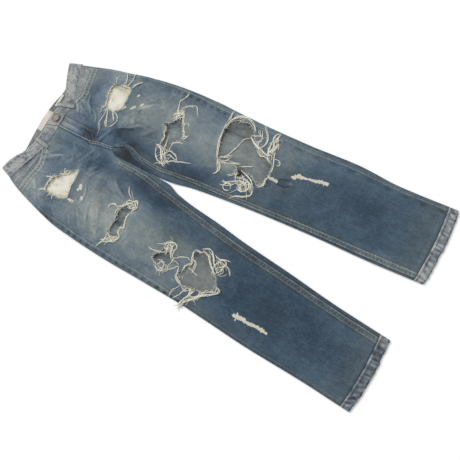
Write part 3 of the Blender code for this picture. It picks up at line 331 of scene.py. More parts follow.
# Soft patches of the wash: x, down, half width, half height, turn in degrees if any, how much paler
FADES = {
    "right": [
        (-14.4, 29.6, 6.0, 9.5, 0.27), (-14.5, 41.0, 6.0, 10.0, 0.15), (-9.0, 30.0, 2.6, 4.0, 20, -0.06),
        (-16.0, 46.0, 4.0, 6.0, 0.1), (-18.0, 10.0, 6.0, 5.0, 0.1), (-13.0, 10.5, 7.0, 4.0, 0.07),
        (-8.0, 36.0, 2.6, 4.5, 0.12), (-3.2, 30.0, 1.6, 10.0, -8, -0.22),
        (-5.2, 41.0, 2.3, 8.0, -10, -0.34), (-3.8, 35.4, 1.7, 3.4, -0.2), (-6.4, 29.2, 1.5, 2.4, 0.09),
        (-3.0, 22.0, 3.0, 3.0, -0.07), (-2.0, 15.0, 2.4, 4.0, -0.05), (-21.5, 17.0, 1.8, 8.0, -0.12),
        (-19.5, 16.0, 2.0, 4.0, -0.01), (-22.0, 30.0, 1.6, 9.0, -0.06), (-9.5, 45.0, 3.0, 6.0, -0.06),
        (-8.0, 53.0, 3.4, 8.0, -0.1), (-15.0, 53.0, 6.0, 4.0, 0.12), (-21.5, 52.0, 2.5, 8.0, 0.06),
        (-8.5, 64.0, 2.4, 5.0, -0.02), (-14.5, 74.0, 5.0, 9.0, -0.1), (-22.8, 74.0, 2.2, 12.0, 0.06),
        (-16.5, 88.0, 6.0, 12.0, -0.07), (-23.0, 95.0, 2.5, 8.0, 0.06), (-11.0, 97.0, 2.0, 6.0, 0.07),
        (-14.0, 22.5, 7.0, 2.4, 10, 0.06), (-19.0, 23.0, 4.0, 3.0, 0.02), (-3.6, 8.6, 3.0, 1.6, -0.09),
        (-5.0, 18.0, 2.6, 2.4, -0.01), (-6.0, 12.0, 3.0, 2.0, -0.04), (-17.0, 66.0, 6.0, 3.0, -0.04),
        (-10.0, 46.2, 1.6, 1.8, 0.06), (-20.4, 51.8, 1.8, 3.0, 0.03), (-9.6, 52.4, 1.4, 2.6, -0.06),
        (-12.2, 73.2, 2.6, 3.0, 0.05), (-8.2, 58.4, 1.6, 2.6, -0.03), (-2.0, 20.0, 1.2, 1.4, 0.06),
        (-2.2, 24.4, 1.4, 1.4, -0.06),
    ],
    "left": [
        (15.0, 29.0, 6.0, 9.0, 0.24), (15.5, 41.0, 7.0, 9.0, 0.18), (12.0, 49.0, 6.0, 8.0, 0.16),
        (19.5, 58.0, 3.4, 8.0, 0.16), (12.0, 63.5, 6.0, 3.0, 0.06), (18.5, 66.0, 4.5, 5.0, 0.1),
        (8.0, 9.0, 2.0, 1.6, 0.09), (12.5, 9.9, 3.0, 1.2, -0.06), (10.0, 23.7, 2.3, 1.6, 20, 0.19),
        (11.5, 30.5, 4.0, 2.5, -0.09), (13.5, 13.5, 5.0, 2.4, 0.1), (19.0, 11.0, 2.5, 5.0, 0.06),
        (4.2, 28.0, 2.2, 8.0, 10, -0.2), (6.5, 25.0, 3.0, 5.0, 30, -0.12),
        (3.4, 40.0, 1.8, 8.0, 5, -0.16), (5.2, 46.5, 2.4, 6.0, -0.24), (5.2, 36.0, 1.6, 4.0, -0.06),
        (3.6, 13.5, 2.2, 5.0, -0.12), (1.2, 16.5, 1.2, 2.6, -0.14), (2.6, 16.8, 1.6, 2.4, -0.13),
        (12.0, 11.0, 3.0, 2.0, -0.06), (19.5, 22.0, 3.0, 5.0, -0.03), (19.6, 16.5, 1.8, 5.0, 0.22),
        (6.0, 15.0, 2.0, 2.0, 0.08), (8.0, 16.0, 3.0, 2.0, -20, 0.05), (8.0, 20.0, 3.0, 2.4, 0.08),
        (5.0, 22.5, 1.8, 2.0, -0.16), (9.0, 88.0, 4.0, 8.0, -0.02), (16.0, 84.0, 4.5, 9.0, -0.08),
        (12.5, 92.0, 5.0, 6.0, -0.07), (20.8, 74.0, 1.6, 12.0, 0.1), (10.8, 67.5, 3.0, 3.0, -0.06),
        (10.6, 62.6, 1.2, 0.8, -0.25), (21.5, 74.0, 1.6, 10.0, 0.04), (6.6, 95.0, 1.4, 8.0, 0.12),
        (14.0, 96.0, 6.0, 6.0, 0.03), (9.5, 72.0, 4.0, 8.0, -0.04), (22.9, 50.0, 1.0, 6.0, 0.1),
        (9.9, 52.2, 1.1, 1.9, 0.19), (7.0, 52.4, 1.0, 3.0, -0.05), (17.2, 66.2, 2.4, 2.0, -0.07),
        (20.2, 40.0, 2.2, 4.0, -0.04), (5.3, 24.3, 1.2, 1.3, 30, 0.11), (3.1, 20.2, 1.0, 1.2, 0.14),
        (2.0, 13.4, 1.0, 1.5, 0.12), (2.0, 16.0, 0.8, 0.9, 0.07), (3.8, 12.0, 0.8, 1.8, 0.17),
        (1.5, 9.0, 0.9, 1.4, -0.1), (3.6, 9.0, 0.8, 1.2, -0.05), (7.7, 27.2, 1.0, 1.4, -0.06),
        (9.6, 27.2, 0.9, 1.2, -0.04),
    ],
}
DARN = [(11.35, 65.0), (12.9, 65.0), (13.95, 68.3), (12.6, 68.4), (11.5, 66.8)]
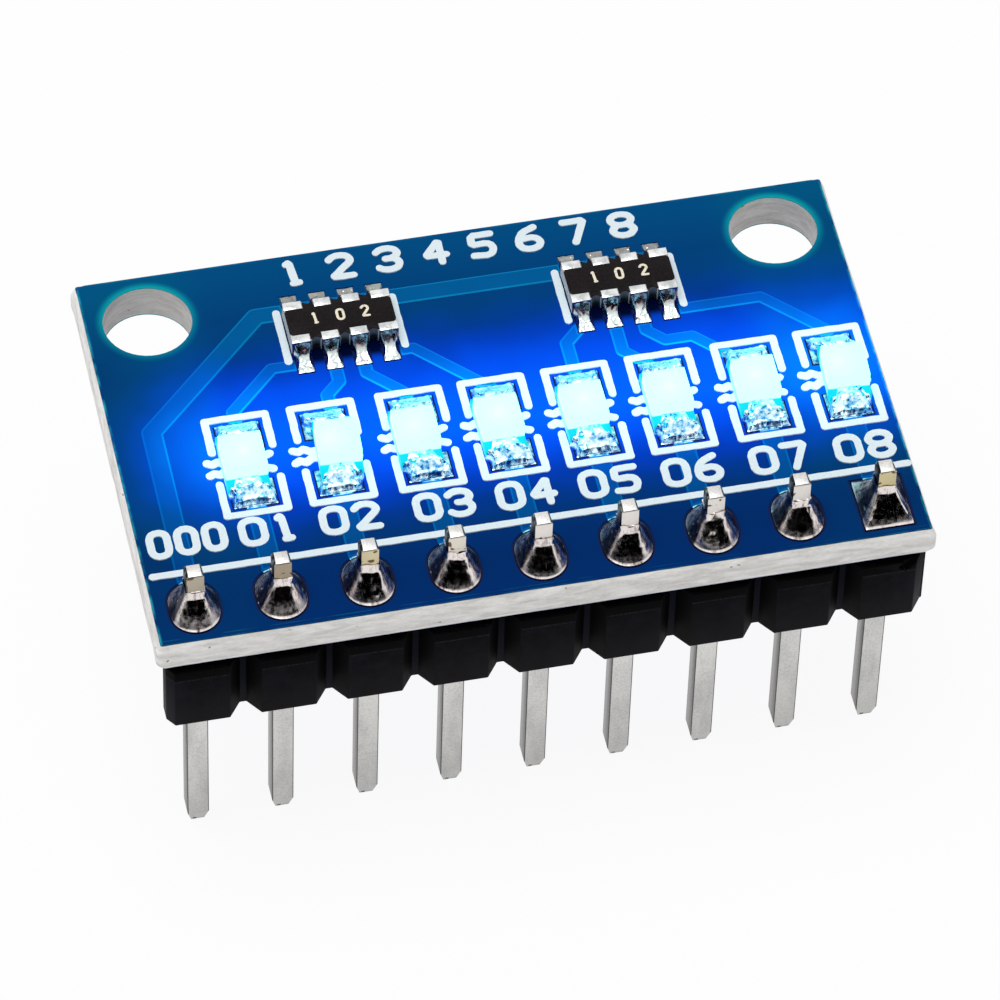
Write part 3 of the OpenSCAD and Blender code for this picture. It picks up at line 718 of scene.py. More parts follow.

What to do:
Repeat all of the records above exactly as they appear.

Finished exercise:
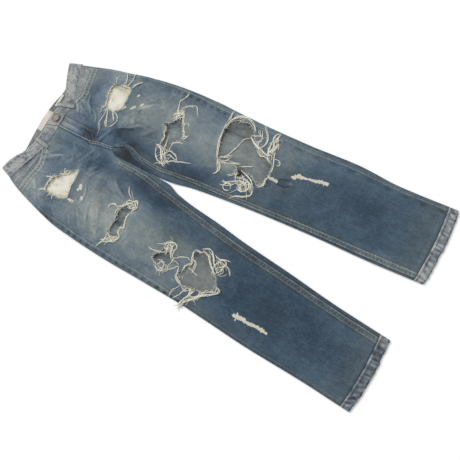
Write part 3 of the Blender code for this picture. It picks up at line 331 of scene.py. More parts follow.
# Soft patches of the wash: x, down, half width, half height, turn in degrees if any, how much paler
FADES = {
    "right": [
        (-14.4, 29.6, 6.0, 9.5, 0.27), (-14.5, 41.0, 6.0, 10.0, 0.15), (-9.0, 30.0, 2.6, 4.0, 20, -0.06),
        (-16.0, 46.0, 4.0, 6.0, 0.1), (-18.0, 10.0, 6.0, 5.0, 0.1), (-13.0, 10.5, 7.0, 4.0, 0.07),
        (-8.0, 36.0, 2.6, 4.5, 0.12), (-3.2, 30.0, 1.6, 10.0, -8, -0.22),
        (-5.2, 41.0, 2.3, 8.0, -10, -0.34), (-3.8, 35.4, 1.7, 3.4, -0.2), (-6.4, 29.2, 1.5, 2.4, 0.09),
        (-3.0, 22.0, 3.0, 3.0, -0.07), (-2.0, 15.0, 2.4, 4.0, -0.05), (-21.5, 17.0, 1.8, 8.0, -0.12),
        (-19.5, 16.0, 2.0, 4.0, -0.01), (-22.0, 30.0, 1.6, 9.0, -0.06), (-9.5, 45.0, 3.0, 6.0, -0.06),
        (-8.0, 53.0, 3.4, 8.0, -0.1), (-15.0, 53.0, 6.0, 4.0, 0.12), (-21.5, 52.0, 2.5, 8.0, 0.06),
        (-8.5, 64.0, 2.4, 5.0, -0.02), (-14.5, 74.0, 5.0, 9.0, -0.1), (-22.8, 74.0, 2.2, 12.0, 0.06),
        (-16.5, 88.0, 6.0, 12.0, -0.07), (-23.0, 95.0, 2.5, 8.0, 0.06), (-11.0, 97.0, 2.0, 6.0, 0.07),
        (-14.0, 22.5, 7.0, 2.4, 10, 0.06), (-19.0, 23.0, 4.0, 3.0, 0.02), (-3.6, 8.6, 3.0, 1.6, -0.09),
        (-5.0, 18.0, 2.6, 2.4, -0.01), (-6.0, 12.0, 3.0, 2.0, -0.04), (-17.0, 66.0, 6.0, 3.0, -0.04),
        (-10.0, 46.2, 1.6, 1.8, 0.06), (-20.4, 51.8, 1.8, 3.0, 0.03), (-9.6, 52.4, 1.4, 2.6, -0.06),
        (-12.2, 73.2, 2.6, 3.0, 0.05), (-8.2, 58.4, 1.6, 2.6, -0.03), (-2.0, 20.0, 1.2, 1.4, 0.06),
        (-2.2, 24.4, 1.4, 1.4, -0.06),
    ],
    "left": [
        (15.0, 29.0, 6.0, 9.0, 0.24), (15.5, 41.0, 7.0, 9.0, 0.18), (12.0, 49.0, 6.0, 8.0, 0.16),
        (19.5, 58.0, 3.4, 8.0, 0.16), (12.0, 63.5, 6.0, 3.0, 0.06), (18.5, 66.0, 4.5, 5.0, 0.1),
        (8.0, 9.0, 2.0, 1.6, 0.09), (12.5, 9.9, 3.0, 1.2, -0.06), (10.0, 23.7, 2.3, 1.6, 20, 0.19),
        (11.5, 30.5, 4.0, 2.5, -0.09), (13.5, 13.5, 5.0, 2.4, 0.1), (19.0, 11.0, 2.5, 5.0, 0.06),
        (4.2, 28.0, 2.2, 8.0, 10, -0.2), (6.5, 25.0, 3.0, 5.0, 30, -0.12),
        (3.4, 40.0, 1.8, 8.0, 5, -0.16), (5.2, 46.5, 2.4, 6.0, -0.24), (5.2, 36.0, 1.6, 4.0, -0.06),
        (3.6, 13.5, 2.2, 5.0, -0.12), (1.2, 16.5, 1.2, 2.6, -0.14), (2.6, 16.8, 1.6, 2.4, -0.13),
        (12.0, 11.0, 3.0, 2.0, -0.06), (19.5, 22.0, 3.0, 5.0, -0.03), (19.6, 16.5, 1.8, 5.0, 0.22),
        (6.0, 15.0, 2.0, 2.0, 0.08), (8.0, 16.0, 3.0, 2.0, -20, 0.05), (8.0, 20.0, 3.0, 2.4, 0.08),
        (5.0, 22.5, 1.8, 2.0, -0.16), (9.0, 88.0, 4.0, 8.0, -0.02), (16.0, 84.0, 4.5, 9.0, -0.08),
        (12.5, 92.0, 5.0, 6.0, -0.07), (20.8, 74.0, 1.6, 12.0, 0.1), (10.8, 67.5, 3.0, 3.0, -0.06),
        (10.6, 62.6, 1.2, 0.8, -0.25), (21.5, 74.0, 1.6, 10.0, 0.04), (6.6, 95.0, 1.4, 8.0, 0.12),
        (14.0, 96.0, 6.0, 6.0, 0.03), (9.5, 72.0, 4.0, 8.0, -0.04), (22.9, 50.0, 1.0, 6.0, 0.1),
        (9.9, 52.2, 1.1, 1.9, 0.19), (7.0, 52.4, 1.0, 3.0, -0.05), (17.2, 66.2, 2.4, 2.0, -0.07),
        (20.2, 40.0, 2.2, 4.0, -0.04), (5.3, 24.3, 1.2, 1.3, 30, 0.11), (3.1, 20.2, 1.0, 1.2, 0.14),
        (2.0, 13.4, 1.0, 1.5, 0.12), (2.0, 16.0, 0.8, 0.9, 0.07), (3.8, 12.0, 0.8, 1.8, 0.17),
        (1.5, 9.0, 0.9, 1.4, -0.1), (3.6, 9.0, 0.8, 1.2, -0.05), (7.7, 27.2, 1.0, 1.4, -0.06),
        (9.6, 27.2, 0.9, 1.2, -0.04),
    ],
}
DARN = [(11.35, 65.0), (12.9, 65.0), (13.95, 68.3), (12.6, 68.4), (11.5, 66.8)]
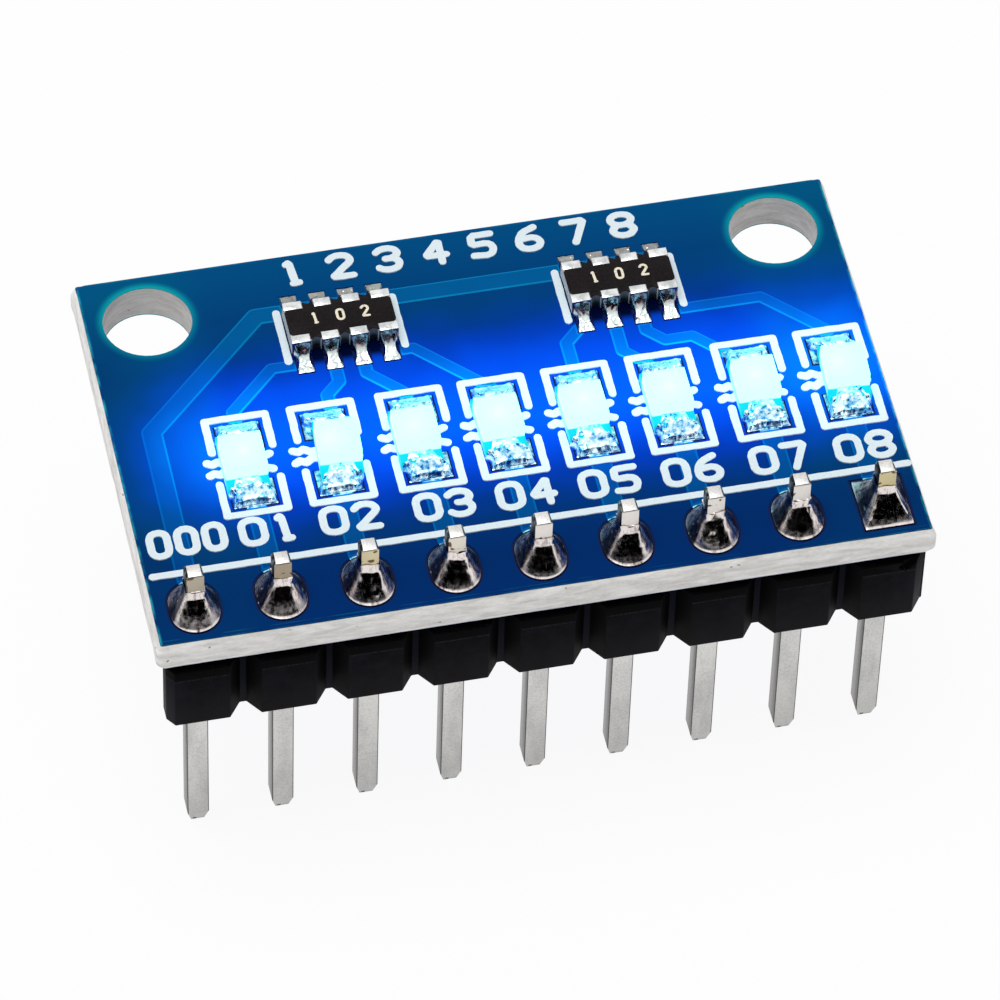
Write part 3 of the OpenSCAD and Blender code for this picture. It picks up at line 718 of scene.py. More parts follow.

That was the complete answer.